* _Exercise_
Reproduce the complete listing without any deviation.
== Supplied material
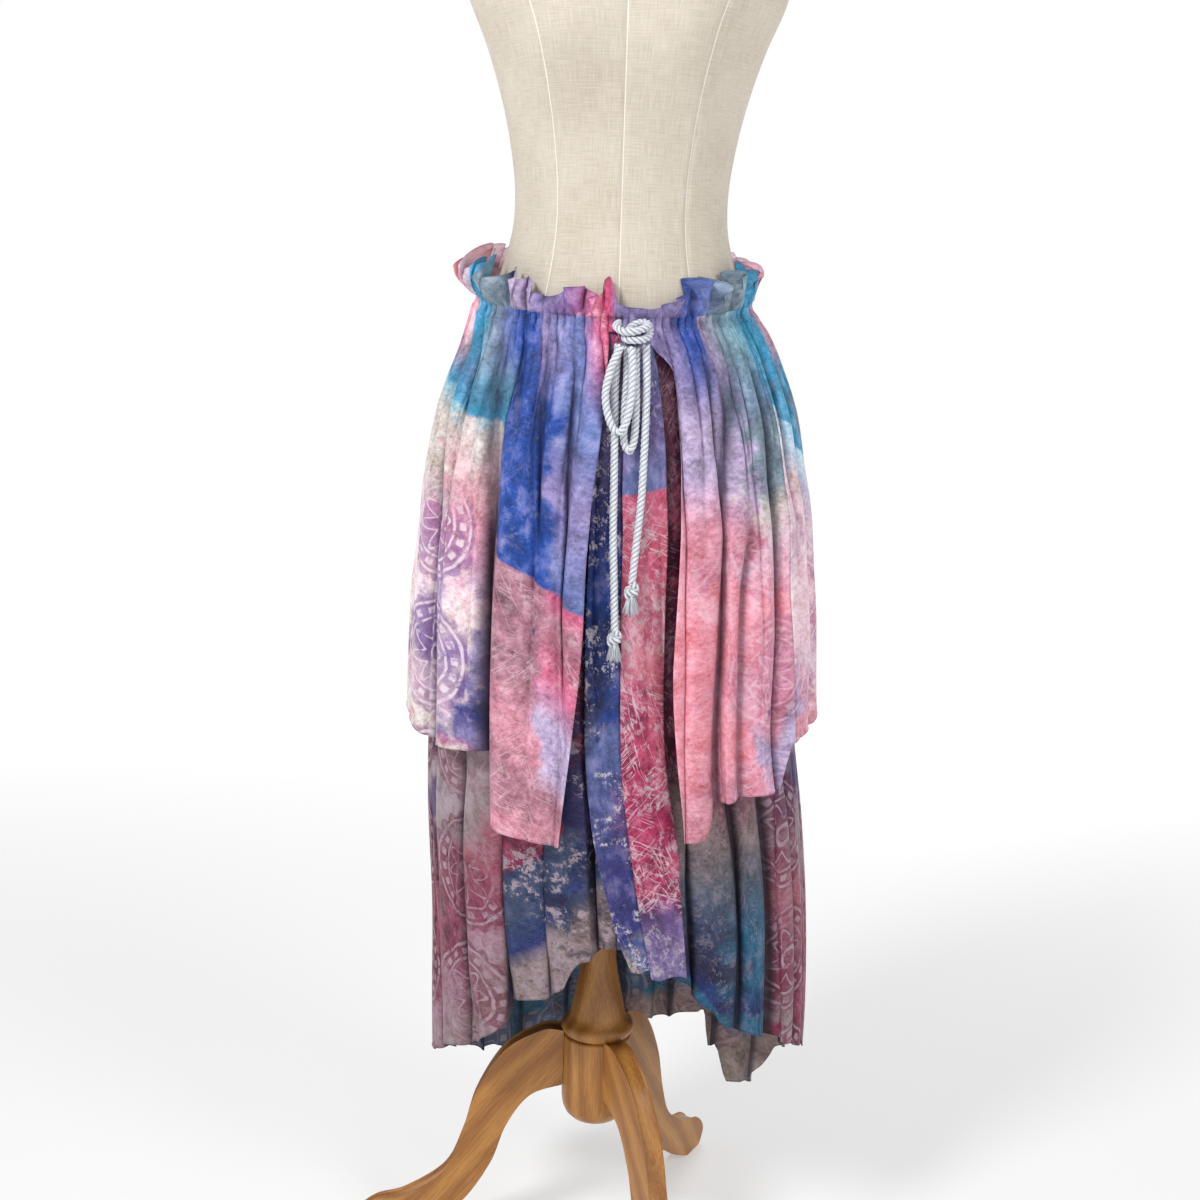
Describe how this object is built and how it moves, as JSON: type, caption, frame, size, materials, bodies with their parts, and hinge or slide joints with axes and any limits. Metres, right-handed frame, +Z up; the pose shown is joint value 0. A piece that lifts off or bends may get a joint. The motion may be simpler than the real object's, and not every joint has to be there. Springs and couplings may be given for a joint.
{
  "type": "tiered ruffle skirt on a dress form",
  "caption": "Gathered skirt with a waist frill, a knee length layer open in front over a longer one, two hanging bands and a rope drawstring, on a linen dress form with a wooden tripod.",
  "frame": {"origin": "middle of the whole thing's plan, on the floor", "axes": "+Z up, -Y towards the skirt's front, +X towards its side on the right of the picture"},
  "size_m": [0.557, 0.5352, 1.76],
  "materials": {
    "skirt_cloth": "thin printed silk-like cloth with a soft sheen",
    "linen": "natural linen weave, matte",
    "wood": "varnished hardwood, satin",
    "rope": "twisted satin rope"
  },
  "bodies": {
    "root": {"dress_form": "linen", "stand_column": "wood", "stand_block": "wood", "leg_left": "wood", "leg_front": "wood", "leg_back": "wood", "under_back_left": "skirt_cloth", "under_side_left": "skirt_cloth", "under_front_left": "skirt_cloth", "under_front_right": "skirt_cloth", "under_side_right": "skirt_cloth", "under_back_right": "skirt_cloth", "band_blue": "skirt_cloth", "band_pink": "skirt_cloth", "over_back_left": "skirt_cloth", "over_side_left": "skirt_cloth", "over_front_left": "skirt_cloth", "over_front_right": "skirt_cloth", "over_side_right": "skirt_cloth", "over_back_right": "skirt_cloth", "casing_left": "skirt_cloth", "casing_right": "skirt_cloth", "frill_left": "skirt_cloth", "frill_right": "skirt_cloth", "rope_knot": "rope", "rope_loop_front": "rope", "rope_loop_back": "rope", "rope_tail_left": "rope", "rope_tail_right": "rope", "tassel_left": "rope", "tassel_right": "rope"}
  },
  "joints": []
}
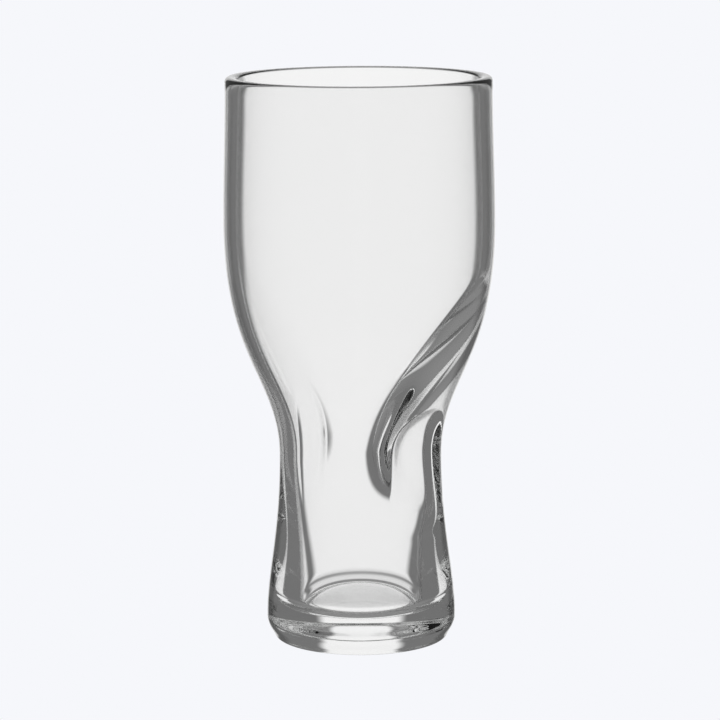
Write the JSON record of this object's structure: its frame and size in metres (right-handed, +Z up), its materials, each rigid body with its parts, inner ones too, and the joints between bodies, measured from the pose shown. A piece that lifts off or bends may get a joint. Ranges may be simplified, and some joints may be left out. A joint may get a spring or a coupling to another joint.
{
  "type": "pint glass",
  "caption": "Stemless pint glass of clear glass with a tall bowl, a narrow waist pressed in by finger dents, a flared foot and a thick base.",
  "frame": {"origin": "centre of the foot, on the plane the glass stands on", "axes": "+Z up along the glass to its rim; -Y is the front, and the first finger dent is 50 degrees from the front towards +X"},
  "size_m": [0.0892, 0.0892, 0.187],
  "materials": {
    "clear_glass": "clear soda-lime glass, fire-polished, smooth inside and out"
  },
  "bodies": {
    "root": {"glass_body": "clear_glass"}
  },
  "joints": []
}
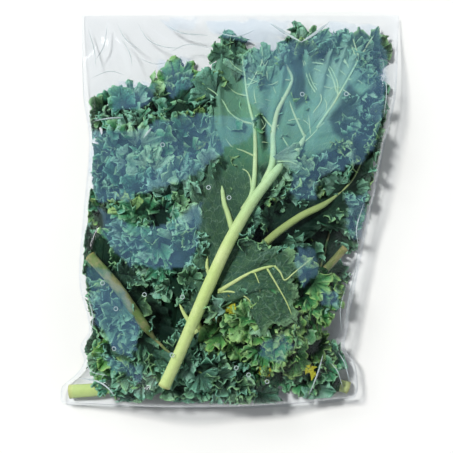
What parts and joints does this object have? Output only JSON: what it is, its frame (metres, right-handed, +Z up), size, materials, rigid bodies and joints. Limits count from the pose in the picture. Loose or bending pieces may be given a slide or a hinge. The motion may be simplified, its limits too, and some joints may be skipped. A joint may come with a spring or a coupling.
{
  "type": "bagged kale bunch",
  "caption": "Bunch of curly kale leaves with thick pale stalks, packed in a clear, open-mouthed produce bag lying on its back.",
  "frame": {"origin": "on the surface, under the middle of the bag's bounding box", "axes": "+X to the bag's right seen from above, +Y towards its open mouth and the leaf tips, +Z up"},
  "size_m": [0.34, 0.395, 0.074],
  "materials": {
    "kale_upper": "matt, slightly waxy leaf",
    "kale_back": "matt blue-green leaf back",
    "kale_stalk": "smooth, moist, pale stalk",
    "bag_film": "clear thin film"
  },
  "bodies": {
    "root": {"bag": "bag_film", "low_left_blade": "kale_upper", "low_left_stalk": "kale_stalk", "low_right_blade": "kale_upper", "low_right_stalk": "kale_stalk", "back_right_blade": "kale_back", "back_right_stalk": "kale_stalk", "back_left_blade": "kale_upper", "back_left_stalk": "kale_stalk", "back_middle_blade": "kale_upper", "back_middle_stalk": "kale_stalk", "corner_left_blade": "kale_upper", "corner_left_stalk": "kale_stalk", "corner_right_blade": "kale_upper", "corner_right_stalk": "kale_stalk", "left_curls_blade": "kale_upper", "left_curls_stalk": "kale_stalk", "right_arch_blade": "kale_back", "right_arch_stalk": "kale_stalk", "right_curls_blade": "kale_upper", "right_curls_stalk": "kale_stalk", "left_slant_blade": "kale_back", "left_slant_stalk": "kale_stalk", "front_blade": "kale_back", "front_stalk": "kale_stalk"}
  },
  "joints": []
}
====
* _Reply_
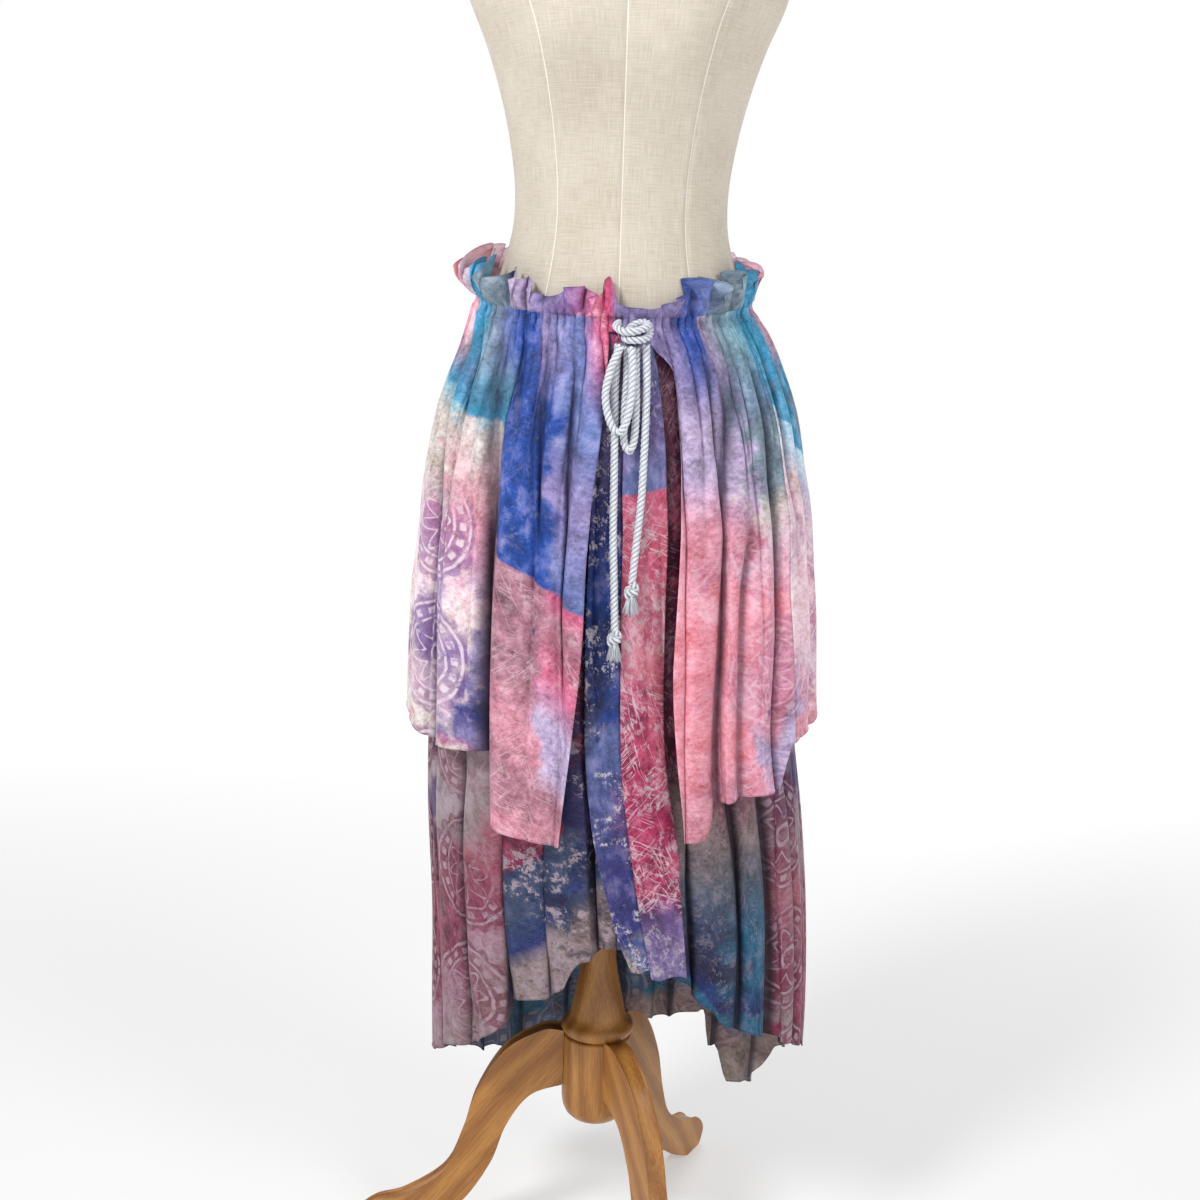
Describe how this object is built and how it moves, as JSON: type, caption, frame, size, materials, bodies with their parts, and hinge or slide joints with axes and any limits. Metres, right-handed frame, +Z up; the pose shown is joint value 0. A piece that lifts off or bends may get a joint. The motion may be simpler than the real object's, and not every joint has to be there. Springs and couplings may be given for a joint.
{
  "type": "tiered ruffle skirt on a dress form",
  "caption": "Gathered skirt with a waist frill, a knee length layer open in front over a longer one, two hanging bands and a rope drawstring, on a linen dress form with a wooden tripod.",
  "frame": {"origin": "middle of the whole thing's plan, on the floor", "axes": "+Z up, -Y towards the skirt's front, +X towards its side on the right of the picture"},
  "size_m": [0.557, 0.5352, 1.76],
  "materials": {
    "skirt_cloth": "thin printed silk-like cloth with a soft sheen",
    "linen": "natural linen weave, matte",
    "wood": "varnished hardwood, satin",
    "rope": "twisted satin rope"
  },
  "bodies": {
    "root": {"dress_form": "linen", "stand_column": "wood", "stand_block": "wood", "leg_left": "wood", "leg_front": "wood", "leg_back": "wood", "under_back_left": "skirt_cloth", "under_side_left": "skirt_cloth", "under_front_left": "skirt_cloth", "under_front_right": "skirt_cloth", "under_side_right": "skirt_cloth", "under_back_right": "skirt_cloth", "band_blue": "skirt_cloth", "band_pink": "skirt_cloth", "over_back_left": "skirt_cloth", "over_side_left": "skirt_cloth", "over_front_left": "skirt_cloth", "over_front_right": "skirt_cloth", "over_side_right": "skirt_cloth", "over_back_right": "skirt_cloth", "casing_left": "skirt_cloth", "casing_right": "skirt_cloth", "frill_left": "skirt_cloth", "frill_right": "skirt_cloth", "rope_knot": "rope", "rope_loop_front": "rope", "rope_loop_back": "rope", "rope_tail_left": "rope", "rope_tail_right": "rope", "tassel_left": "rope", "tassel_right": "rope"}
  },
  "joints": []
}
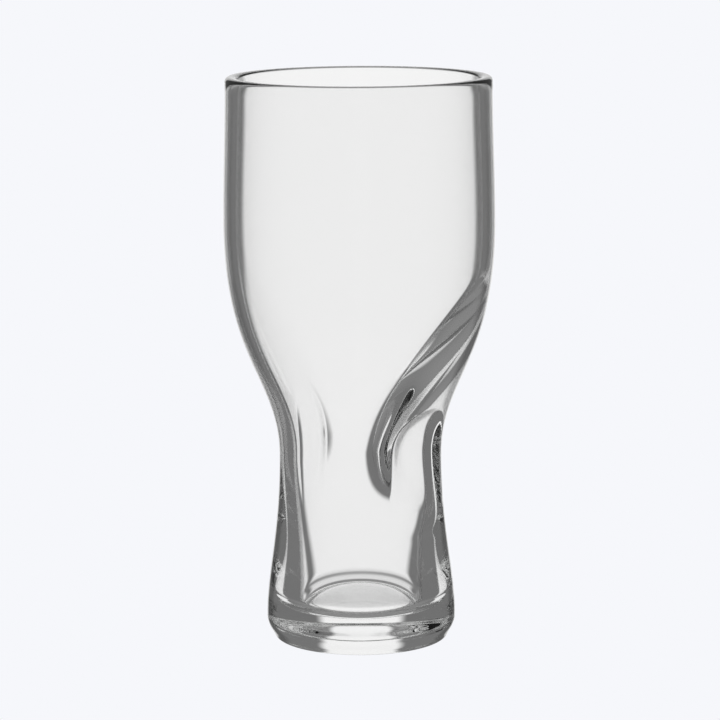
Write the JSON record of this object's structure: its frame and size in metres (right-handed, +Z up), its materials, each rigid body with its parts, inner ones too, and the joints between bodies, measured from the pose shown. A piece that lifts off or bends may get a joint. Ranges may be simplified, and some joints may be left out. A joint may get a spring or a coupling to another joint.
{
  "type": "pint glass",
  "caption": "Stemless pint glass of clear glass with a tall bowl, a narrow waist pressed in by finger dents, a flared foot and a thick base.",
  "frame": {"origin": "centre of the foot, on the plane the glass stands on", "axes": "+Z up along the glass to its rim; -Y is the front, and the first finger dent is 50 degrees from the front towards +X"},
  "size_m": [0.0892, 0.0892, 0.187],
  "materials": {
    "clear_glass": "clear soda-lime glass, fire-polished, smooth inside and out"
  },
  "bodies": {
    "root": {"glass_body": "clear_glass"}
  },
  "joints": []
}
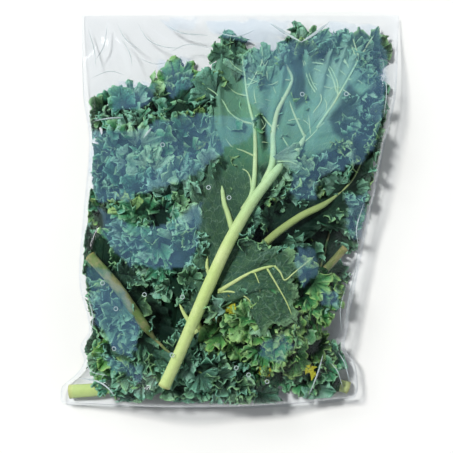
What parts and joints does this object have? Output only JSON: what it is, its frame (metres, right-handed, +Z up), size, materials, rigid bodies and joints. Limits count from the pose in the picture. Loose or bending pieces may be given a slide or a hinge. The motion may be simplified, its limits too, and some joints may be skipped. A joint may come with a spring or a coupling.
{
  "type": "bagged kale bunch",
  "caption": "Bunch of curly kale leaves with thick pale stalks, packed in a clear, open-mouthed produce bag lying on its back.",
  "frame": {"origin": "on the surface, under the middle of the bag's bounding box", "axes": "+X to the bag's right seen from above, +Y towards its open mouth and the leaf tips, +Z up"},
  "size_m": [0.34, 0.395, 0.074],
  "materials": {
    "kale_upper": "matt, slightly waxy leaf",
    "kale_back": "matt blue-green leaf back",
    "kale_stalk": "smooth, moist, pale stalk",
    "bag_film": "clear thin film"
  },
  "bodies": {
    "root": {"bag": "bag_film", "low_left_blade": "kale_upper", "low_left_stalk": "kale_stalk", "low_right_blade": "kale_upper", "low_right_stalk": "kale_stalk", "back_right_blade": "kale_back", "back_right_stalk": "kale_stalk", "back_left_blade": "kale_upper", "back_left_stalk": "kale_stalk", "back_middle_blade": "kale_upper", "back_middle_stalk": "kale_stalk", "corner_left_blade": "kale_upper", "corner_left_stalk": "kale_stalk", "corner_right_blade": "kale_upper", "corner_right_stalk": "kale_stalk", "left_curls_blade": "kale_upper", "left_curls_stalk": "kale_stalk", "right_arch_blade": "kale_back", "right_arch_stalk": "kale_stalk", "right_curls_blade": "kale_upper", "right_curls_stalk": "kale_stalk", "left_slant_blade": "kale_back", "left_slant_stalk": "kale_stalk", "front_blade": "kale_back", "front_stalk": "kale_stalk"}
  },
  "joints": []
}